The part that should be automated
Let me be honest about that 60-minute build: most of it is mechanical. Scrolling, checking for a website button, copying a phone number, eyeballing a review count. That's not skilled work. It's data entry, and data entry is exactly what kills your energy before the selling even starts.
The block worth your human attention is the last twenty minutes — writing the observation and prioritizing the queue. The first forty minutes of harvesting and web-checking is the part a machine should do.
This is the core of what Mahinatar does: you give it a niche and a city, and it returns the harvest already done — businesses scanned, web status flagged, no-website prospects surfaced, and a demo site pre-built for each — so your hour becomes ten minutes of prioritizing a list that's already call-ready.
Whether you automate it or not, protect the principle: the list is the cheap part, the calls are the valuable part, and you should be spending your best hours on the calls. If you're new and have nobody to call yet, start with Where to Find Web Design Clients When You Have Zero Network.

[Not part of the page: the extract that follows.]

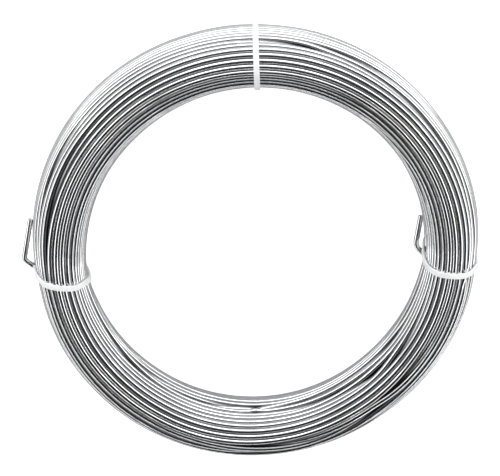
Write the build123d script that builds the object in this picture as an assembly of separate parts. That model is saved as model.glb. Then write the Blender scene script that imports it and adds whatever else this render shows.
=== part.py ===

From list to dials, same day
The biggest mistake is building the list one day and calling it another. The list is freshest and your energy is highest the moment you finish it. Build in the morning, call in the afternoon, same day. A list that sits for a week is a list you'll rebuild from scratch because you don't trust it anymore.
Keep the status column religiously updated. "Called, no answer." "Gatekeeper, call back Tuesday." "Interested, sending demo." The follow-up pile is where most deals actually close, and a list with no status tracking turns into a graveyard.
FAQ
How many leads do I need before I start calling?
Twenty call-ready rows is enough for a full day. Don't build 200 before you call anyone — you'll burn out on list-building and never dial. Build a day's worth, call them, then build the next day's worth. Tight loops beat giant batches.
Should I use a CRM or just a spreadsheet?
Start with a spreadsheet. A CRM is overkill until you're managing dozens of active conversations. The status and notes columns do everything a beginner needs. Graduate to a CRM when the spreadsheet genuinely starts hurting, not before.
What if I can't find the owner's name?
Skip it. You'll get it in the first ten seconds of the call — "who's the owner?" or "is the owner around?" Don't burn list-building time hunting for a name you'll learn for free on the phone. The observation matters far more than the name.